Doubt brings people together, it turns out, just as much as faith. Sally Quinn, the Washington Post journalist, stumbled upon this truth in 2006. For years an atheist, Quinn had begun to contemplate the possibility of the existence of God. She found herself in long philosophical conversations with Jon Meacham, the editor of Newsweek, and wondered if it wouldn't be exciting to start a blog where others could join in. Quinn imagined something modest—one page, a weekly panel discussion—when she proposed the idea to the Post and Newsweek. Within four months of its launch, the site—On Faith—became so popular that feature pages were added, guest bloggers were approached, and a support staff was hired.

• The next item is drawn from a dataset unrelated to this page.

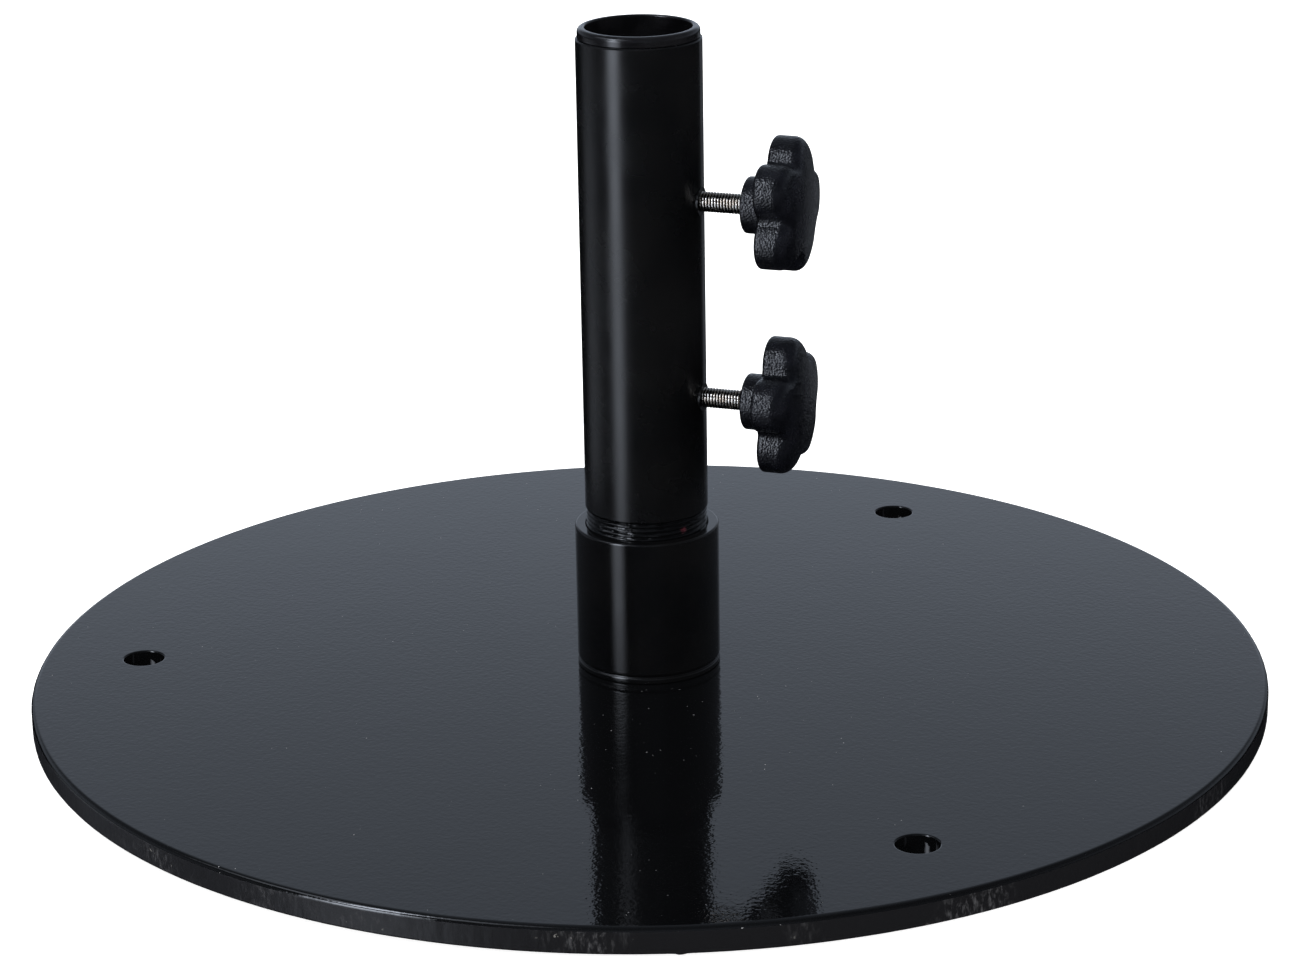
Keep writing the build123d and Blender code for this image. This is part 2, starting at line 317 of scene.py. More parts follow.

"Everybody wants to share their beliefs, and hear yours," says Quinn. "I'm constantly cornered at parties by people who want to talk about God—or confess their atheism. This is something that never—ever—used to happen at a Washington party. The subject was completely off-limits. But now I think people want to connect in a deeper way and talk about things that really matter."

Not incidentally, this is the kind of conversation that is, according to the great religious philosopher Martin Buber, where we also meet up with God. "When two people relate to each other authentically and humanly," Buber wrote, "God is the electricity that surges between them."